Procédure devant la cour
Par une requête, enregistrée le 24 juillet 2020, le préfet de l'Isère, demande à la cour :
1°) d'annuler ce jugement de la magistrate désignée par le président du tribunal administratif de Lyon du 24 juillet 2020 en ce qu'il substitue la base légale de son arrêté et en ce qu'il annule les décisions portant refus d'octroi d'un délai de départ volontaire et interdiction de circulation sur le territoire français d'une durée de deux ans ;
2°) d'annuler ce jugement en ce qu'il met à la charge de l'Etat une somme de 900 euros en application des dispositions du deuxième alinéa de l'article 37 de la loi du 10 juillet 1991 ;
3°) de rejeter la demande de M. B... D... présentée devant ce tribunal en toutes ses conclusions, y compris celles présentées sur le fondement de l'article L. 761-1 du code de justice administrative.
Il soutient que :
- c'est à tort que le tribunal a procédé à une substitution de base légale alors que le comportement de l'intéressé représente une menace réelle, actuelle et suffisamment grave pour un intérêt fondamental de la société française ;
- c'est également à tort que le tribunal a annulé le refus d'octroi d'un délai de départ volontaire alors que pour le même motif, l'éloignement du territoire français de l'intéressé présentait un caractère d'urgence ;
- c'est également à tort que le tribunal a annulé l'interdiction de circuler sur le territoire français compte tenu de la réitération des infractions perpétrées par l'intéressé et eu égard à ses conditions de séjour sur le territoire français ;
- la somme de 900 euros mise à la charge de l'Etat en application des dispositions du deuxième alinéa de l'article 37 de la loi du 10 juillet 1991 est disproportionnée et ne correspond pas au temps passé à l'étude du dossier par le conseil de l'intéressé.

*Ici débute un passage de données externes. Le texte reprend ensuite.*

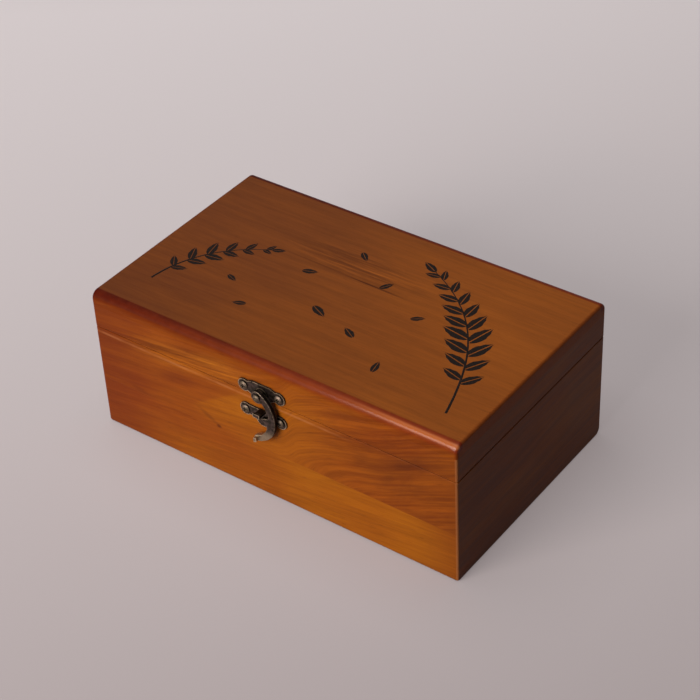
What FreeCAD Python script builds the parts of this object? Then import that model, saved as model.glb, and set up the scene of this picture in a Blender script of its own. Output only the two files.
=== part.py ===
import FreeCAD, Part
import math
import os
import Sketcher

# Hinged wooden keepsake box with a swinging hook latch, in millimetres.
# X runs along the front, Y to the back, Z up. The origin is the middle of the underside.

os.makedirs("parts", exist_ok=True)
doc = FreeCAD.newDocument("KeepsakeBox")

# Driving sizes: name, value, what it is
SIZES = [
    ("box_length", 210.0, "outside length along X"),
    ("box_depth", 126.0, "outside depth along Y"),
    ("base_height", 59.7, "height of the base"),
    ("seam_gap", 0.3, "gap between base and lid"),
    ("lid_height", 20.0, "height of the lid"),
    ("wall", 9.0, "thickness of every board and rail"),
    ("top_thickness", 7.0, "thickness of the lid's top panel"),
    ("floor_thickness", 4.0, "thickness of the bottom panel"),
    ("rebate_width", 4.5, "width of the rebate that takes the bottom panel"),
    ("floor_gap", 0.1, "gap round the bottom panel"),
    ("top_round", 4.2, "rounding of the lid's long top edges"),
    ("back_round", 4.0, "rounding of the base's back bottom edge"),
    ("front_round", 2.0, "rounding of the base's front bottom edge"),
    ("end_round", 1.4, "softening round both end faces"),
    ("seam_round", 0.5, "softening of both edges at the seam"),
    ("latch_offset", -1.8, "place of the latch along X"),
    ("screw_spacing", 20.2, "distance between the two screws of a latch plate"),
    ("plate_thickness", 0.8, "thickness of the two latch plates"),
    ("lobe_radius", 3.4, "radius of a latch plate's round ends"),
    ("plate_waist", 5.2, "half width of a latch plate's middle"),
    ("plate_screw_rise", 4.3, "lid's edge to the screws of the lid plate"),
    ("plate_margin", 0.1, "lid's edge to the lower edge of the lid plate"),
    ("plate_height", 8.3, "height of the lid plate"),
    ("pivot_rise", 3.2, "lid's edge to the hook's pivot"),
    ("boss_radius", 2.9, "radius of the raised boss under the hook"),
    ("boss_height", 1.4, "height of that boss over its plate"),
    ("pivot_play", 0.05, "clearance round and under the hook"),
    ("rivet_radius", 1.1, "radius of the rivet's shank"),
    ("rivet_head", 1.8, "radius of the rivet's head"),
    ("rivet_head_height", 1.2, "height of the rivet's head"),
    ("rivet_dimple", 0.6, "radius of the dimple in the rivet"),
    ("catch_screw_drop", 9.4, "base's rim to the screws of the catch plate"),
    ("catch_hump", 4.3, "radius of the catch plate's lower hump"),
    ("catch_hump_drop", 2.2, "screws down to the centre of that hump"),
    ("catch_band", 2.9, "half height of the catch plate between its ends"),
    ("tongue_drop", 6.1, "base's rim to the top of the catch tongue"),
    ("tongue_half", 1.9, "half width of the catch tongue"),
    ("tongue_thickness", 1.2, "thickness of the catch tongue"),
    ("tongue_length", 6.0, "reach of the tongue from the front board"),
    ("tongue_lip", 0.9, "upturned lip at the end of the tongue"),
    ("latch_play", 0.4, "gap between the tongue and the hook's tooth"),
    ("hook_thickness", 2.0, "thickness of the hook"),
    ("hook_disc", 3.4, "radius of the hook's round eye"),
    ("hook_back_radius", 16.9, "radius of the hook's curved back"),
    ("hook_reach", 9.2, "pivot to the hook's back, sideways"),
    ("hook_shoulder", 4.0, "tooth down to the end of the curved back"),
    ("tooth_reach", 0.9, "pivot to the tip of the tooth, sideways"),
    ("tooth_root", 4.9, "pivot to the root of the tooth, sideways"),
    ("notch_reach", 5.6, "pivot to the deepest point of the notch"),
    ("notch_height", 3.3, "height of the notch above the tooth"),
    ("tail_edge", 4.3, "pivot to the tail's inner edge, sideways"),
    ("tail_width", 3.2, "width of the tail at its foot"),
    ("tail_drop", 10.7, "tooth down to the foot of the hook"),
    ("foot_reach", 2.9, "pivot to the end of the finger foot"),
    ("foot_height", 3.8, "height of the finger foot"),
    ("foot_lip", 1.6, "raised lip at the end of the finger foot"),
    ("hook_corner", 0.6, "rounding of the corners of the hook's outline"),
    ("hook_soft", 0.4, "softening of the hook's front edge"),
    ("screw_radius", 0.9, "radius of every screw's shank"),
    ("screw_head", 2.1, "radius of a latch screw's head"),
    ("screw_head_height", 1.0, "height of a latch screw's head"),
    ("screw_length", 6.5, "length of every screw in the wood"),
    ("screw_point", 1.6, "length of the screw's point"),
    ("slot_width", 0.7, "width of the cross in a screw's head"),
    ("slot_reach", 1.15, "half length of that cross"),
    ("slot_depth", 0.55, "depth of that cross"),
    ("hinge_inset", 40.0, "box's end to the middle of a hinge"),
    ("hinge_length", 25.0, "length of a hinge"),
    ("leaf_thickness", 0.8, "thickness of a hinge leaf"),
    ("leaf_height", 9.6, "height of a hinge leaf from the pin's axis"),
    ("knuckle_radius", 1.6, "outer radius of the hinge knuckles"),
    ("knuckle_gap", 0.3, "gap between the knuckles and the wood"),
    ("knuckle_length", 9.0, "length of the middle knuckle"),
    ("knuckle_play", 0.15, "end play between knuckles"),
    ("pin_radius", 0.8, "radius of the hinge pin"),
    ("pin_play", 0.05, "clearance round the hinge pin"),
    ("hinge_screw_spacing", 17.0, "distance between the screws of a leaf"),
    ("hinge_screw_drop", 6.0, "pin's axis to the screws of a leaf"),
    ("hinge_screw_head", 1.7, "radius of a hinge screw's head"),
    ("hinge_head_height", 0.6, "height of a hinge screw's head"),
]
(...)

Par un mémoire en défense, enregistré le 21 octobre 2020, M. B... D..., représenté par Me G..., conclut au rejet de la requête et demande qu'une somme de 1 500 euros soit mise à la charge de l'Etat en application des articles l'article L. 761-1 du code de justice administrative et 37 de la loi du 10 juillet 1991.
Il soutient que :
- l'arrêté attaqué est entaché d'incompétence ;
- il n'a pas été pris à l'issue d'un examen particulier de sa situation et est insuffisamment motivé ;
- l'obligation de quitter le territoire français est privée de base légale dès lors qu'il exerçait une activité professionnelle lui donnant le droit de séjourner sur le territoire français au-delà d'une période de trois mois ; il ne constituait pas une charge déraisonnable pour les finances françaises ; la " menace réelle, actuelle et suffisamment grave à l'encontre d'un intérêt fondamental de la société française " n'est pas caractérisée par la seule condamnation dont il a fait l'objet ;
- l'obligation de quitter le territoire français viole l'article 8 de la convention européenne de sauvegarde des droits de l'homme et des libertés fondamentales compte tenu en particulier de sa relation avec une ressortissante française ;
- la décision refusant de lui accorder un délai de départ volontaire méconnaît les dispositions du 3° de l'article L. 511-3-1 du code de l'entrée et du séjour des étrangers et du droit d'asile, en l'absence d'urgence caractérisée ;
- la décision portant interdiction de circulation sur le territoire français pendant deux ans n'est pas motivée au regard de sa situation personnelle, et notamment du fait que sa compagne avec laquelle il vit est française ;
- cette décision porte une atteinte disproportionnée à son droit à la libre circulation sur le territoire de l'Union européenne en méconnaissance de l'article 20 du traité sur l'Union européenne et de l'article 45 de la charte des droits fondamentaux.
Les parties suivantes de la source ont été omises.